■ **DATA SEGMENT**:
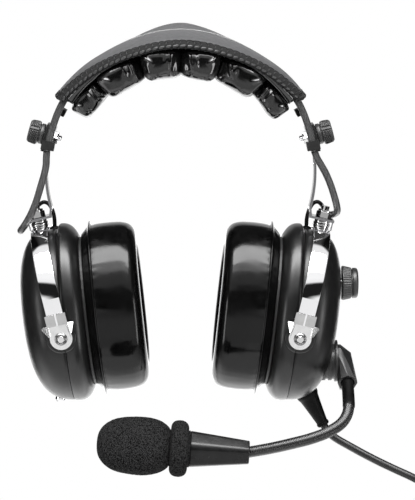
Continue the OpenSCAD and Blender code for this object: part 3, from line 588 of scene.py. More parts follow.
class Finish(Graph):
    """A Principled material, and what varies over its surface."""

    def __init__(self, name, color, roughness, metallic=0.0, specular=0.5, sheen=0.0):
        self.material = bpy.data.materials.new(name)
        super().__init__(self.material)
        self.inputs = self.nodes["Principled BSDF"].inputs
        self.inputs["Base Color"].default_value = rgba(color)
        self.inputs["Roughness"].default_value = roughness
        self.inputs["Metallic"].default_value = metallic
        self.inputs["Specular IOR Level"].default_value = specular
        self.inputs["Sheen Weight"].default_value = sheen
        self.place = self.add("TexCoord").outputs["Object"]
        self.normal = None

    def noise(self, size_mm, detail, stretch=None, rough=0.55):
        place = self.place
        if stretch:
            place = self.add("Mapping", {"Vector": place, "Scale": stretch}).outputs["Vector"]
        return self.add("TexNoise", {"Vector": place, "Scale": 1 / (size_mm * MM), "Detail": detail,
                                     "Roughness": rough}).outputs["Fac"]

    def cells(self, size_mm, feature="SMOOTH_F1"):
        node = self.add("TexVoronoi", {"Vector": self.place, "Scale": 1 / (size_mm * MM)})
        node.feature = feature
        return node.outputs["Distance"]

    def color_by(self, value, dark, light, low=0.3, high=0.7):
        self.feed(self.inputs["Base Color"], self.ramp(value, ((low, dark), (high, light))))

    def rough_by(self, value, low, high):
        self.feed(self.inputs["Roughness"], self.spread(value, 0.3, 0.7, low, high))

    def bump(self, value, depth_mm, strength):
        """Adds a bump on top of those before it."""
        node = self.add("Bump", {"Distance": depth_mm * MM, "Strength": strength, "Height": value})
        if self.normal:
            self.feed(node.inputs["Normal"], self.normal)
        self.normal = node.outputs["Normal"]
        self.feed(self.inputs["Normal"], self.normal)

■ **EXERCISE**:
Please repeat word for word the lines above that run from the beginning through the line containing "Principled material, and", keeping both the first and that last line.

■ **SOLUTION FOR THIS TASK**:
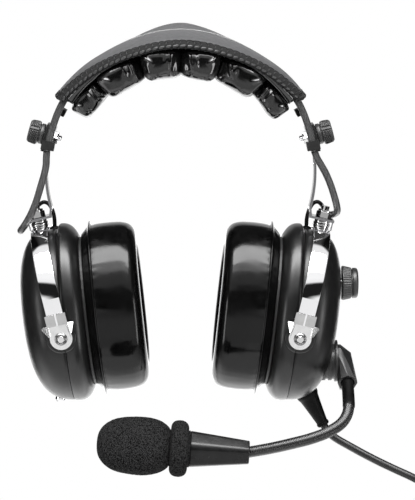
Continue the OpenSCAD and Blender code for this object: part 3, from line 588 of scene.py. More parts follow.
class Finish(Graph):
    """A Principled material, and what varies over its surface."""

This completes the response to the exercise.